* begin Data extract *
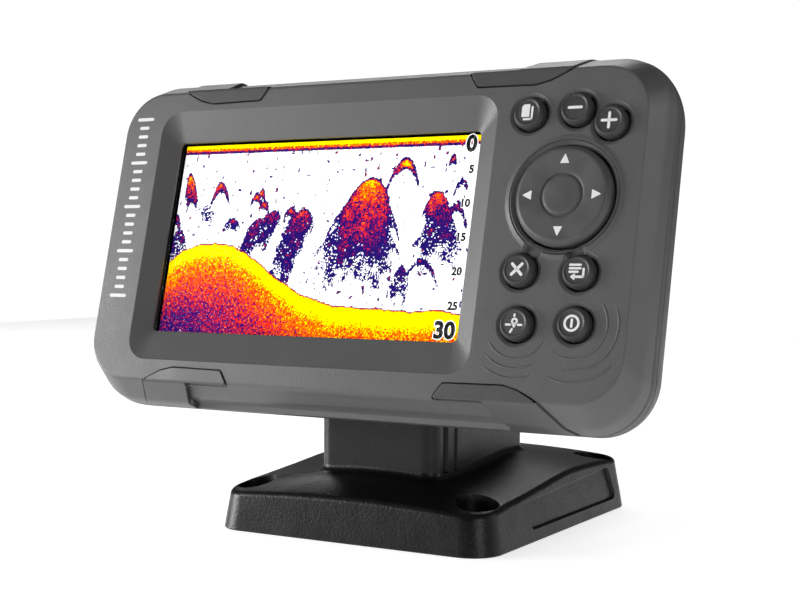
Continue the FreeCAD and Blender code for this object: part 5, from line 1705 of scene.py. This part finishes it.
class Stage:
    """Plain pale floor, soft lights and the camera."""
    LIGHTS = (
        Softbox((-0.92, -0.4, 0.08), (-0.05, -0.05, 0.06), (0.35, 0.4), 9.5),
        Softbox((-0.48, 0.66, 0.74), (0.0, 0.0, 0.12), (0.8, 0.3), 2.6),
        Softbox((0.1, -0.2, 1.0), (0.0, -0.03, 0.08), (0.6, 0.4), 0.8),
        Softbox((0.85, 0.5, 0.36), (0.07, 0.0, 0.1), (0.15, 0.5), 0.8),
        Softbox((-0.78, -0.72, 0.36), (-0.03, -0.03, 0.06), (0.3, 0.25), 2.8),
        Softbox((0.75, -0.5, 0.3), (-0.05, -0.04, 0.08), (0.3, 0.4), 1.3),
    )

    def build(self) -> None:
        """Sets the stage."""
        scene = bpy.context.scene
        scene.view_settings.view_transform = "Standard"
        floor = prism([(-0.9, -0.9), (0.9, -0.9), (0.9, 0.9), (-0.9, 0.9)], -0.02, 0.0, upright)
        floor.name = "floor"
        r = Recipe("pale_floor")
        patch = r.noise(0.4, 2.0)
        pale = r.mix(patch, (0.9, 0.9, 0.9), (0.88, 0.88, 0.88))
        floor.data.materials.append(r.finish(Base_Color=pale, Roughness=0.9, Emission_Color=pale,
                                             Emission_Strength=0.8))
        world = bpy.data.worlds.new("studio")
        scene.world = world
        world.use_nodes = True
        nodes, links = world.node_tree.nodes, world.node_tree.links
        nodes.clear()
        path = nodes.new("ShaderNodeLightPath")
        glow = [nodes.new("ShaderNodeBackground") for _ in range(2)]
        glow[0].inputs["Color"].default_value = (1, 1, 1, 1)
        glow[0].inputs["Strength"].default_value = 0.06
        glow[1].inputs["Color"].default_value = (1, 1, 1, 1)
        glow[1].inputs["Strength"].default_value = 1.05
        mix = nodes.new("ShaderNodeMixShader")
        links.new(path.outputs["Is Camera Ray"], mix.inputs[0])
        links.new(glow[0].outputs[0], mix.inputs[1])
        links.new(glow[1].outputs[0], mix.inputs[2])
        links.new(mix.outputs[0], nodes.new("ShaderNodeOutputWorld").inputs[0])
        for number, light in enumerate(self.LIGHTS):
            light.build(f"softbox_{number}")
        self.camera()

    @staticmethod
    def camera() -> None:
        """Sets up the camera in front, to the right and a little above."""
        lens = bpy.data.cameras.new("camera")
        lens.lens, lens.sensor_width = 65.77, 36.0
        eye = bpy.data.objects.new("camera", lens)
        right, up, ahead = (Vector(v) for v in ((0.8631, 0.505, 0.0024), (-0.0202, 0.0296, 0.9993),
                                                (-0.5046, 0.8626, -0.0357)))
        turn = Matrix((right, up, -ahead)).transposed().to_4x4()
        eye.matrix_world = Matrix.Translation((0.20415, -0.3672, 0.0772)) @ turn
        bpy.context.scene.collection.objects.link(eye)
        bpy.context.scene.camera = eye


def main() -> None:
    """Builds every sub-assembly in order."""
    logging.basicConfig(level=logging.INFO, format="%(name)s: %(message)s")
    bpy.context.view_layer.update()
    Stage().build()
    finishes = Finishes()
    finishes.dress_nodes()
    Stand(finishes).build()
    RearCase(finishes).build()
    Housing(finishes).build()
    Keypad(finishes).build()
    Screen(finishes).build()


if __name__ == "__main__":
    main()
* end Data extract *
• **What is being asked**
Return all of the data exactly as it reads.

• **Solution to the problem**
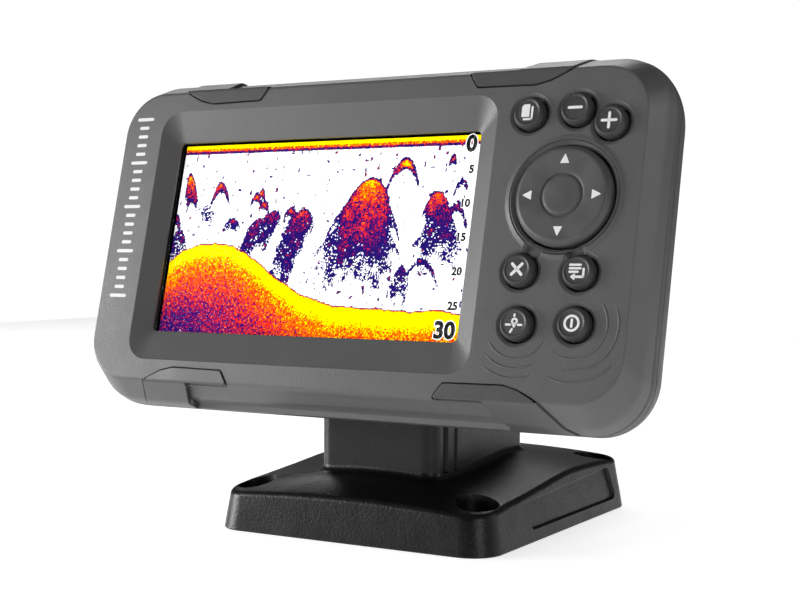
Continue the FreeCAD and Blender code for this object: part 5, from line 1705 of scene.py. This part finishes it.
class Stage:
    """Plain pale floor, soft lights and the camera."""
    LIGHTS = (
        Softbox((-0.92, -0.4, 0.08), (-0.05, -0.05, 0.06), (0.35, 0.4), 9.5),
        Softbox((-0.48, 0.66, 0.74), (0.0, 0.0, 0.12), (0.8, 0.3), 2.6),
        Softbox((0.1, -0.2, 1.0), (0.0, -0.03, 0.08), (0.6, 0.4), 0.8),
        Softbox((0.85, 0.5, 0.36), (0.07, 0.0, 0.1), (0.15, 0.5), 0.8),
        Softbox((-0.78, -0.72, 0.36), (-0.03, -0.03, 0.06), (0.3, 0.25), 2.8),
        Softbox((0.75, -0.5, 0.3), (-0.05, -0.04, 0.08), (0.3, 0.4), 1.3),
    )

    def build(self) -> None:
        """Sets the stage."""
        scene = bpy.context.scene
        scene.view_settings.view_transform = "Standard"
        floor = prism([(-0.9, -0.9), (0.9, -0.9), (0.9, 0.9), (-0.9, 0.9)], -0.02, 0.0, upright)
        floor.name = "floor"
        r = Recipe("pale_floor")
        patch = r.noise(0.4, 2.0)
        pale = r.mix(patch, (0.9, 0.9, 0.9), (0.88, 0.88, 0.88))
        floor.data.materials.append(r.finish(Base_Color=pale, Roughness=0.9, Emission_Color=pale,
                                             Emission_Strength=0.8))
        world = bpy.data.worlds.new("studio")
        scene.world = world
        world.use_nodes = True
        nodes, links = world.node_tree.nodes, world.node_tree.links
        nodes.clear()
        path = nodes.new("ShaderNodeLightPath")
        glow = [nodes.new("ShaderNodeBackground") for _ in range(2)]
        glow[0].inputs["Color"].default_value = (1, 1, 1, 1)
        glow[0].inputs["Strength"].default_value = 0.06
        glow[1].inputs["Color"].default_value = (1, 1, 1, 1)
        glow[1].inputs["Strength"].default_value = 1.05
        mix = nodes.new("ShaderNodeMixShader")
        links.new(path.outputs["Is Camera Ray"], mix.inputs[0])
        links.new(glow[0].outputs[0], mix.inputs[1])
        links.new(glow[1].outputs[0], mix.inputs[2])
        links.new(mix.outputs[0], nodes.new("ShaderNodeOutputWorld").inputs[0])
        for number, light in enumerate(self.LIGHTS):
            light.build(f"softbox_{number}")
        self.camera()

    @staticmethod
    def camera() -> None:
        """Sets up the camera in front, to the right and a little above."""
        lens = bpy.data.cameras.new("camera")
        lens.lens, lens.sensor_width = 65.77, 36.0
        eye = bpy.data.objects.new("camera", lens)
        right, up, ahead = (Vector(v) for v in ((0.8631, 0.505, 0.0024), (-0.0202, 0.0296, 0.9993),
                                                (-0.5046, 0.8626, -0.0357)))
        turn = Matrix((right, up, -ahead)).transposed().to_4x4()
        eye.matrix_world = Matrix.Translation((0.20415, -0.3672, 0.0772)) @ turn
        bpy.context.scene.collection.objects.link(eye)
        bpy.context.scene.camera = eye


def main() -> None:
    """Builds every sub-assembly in order."""
    logging.basicConfig(level=logging.INFO, format="%(name)s: %(message)s")
    bpy.context.view_layer.update()
    Stage().build()
    finishes = Finishes()
    finishes.dress_nodes()
    Stand(finishes).build()
    RearCase(finishes).build()
    Housing(finishes).build()
    Keypad(finishes).build()
    Screen(finishes).build()


if __name__ == "__main__":
    main()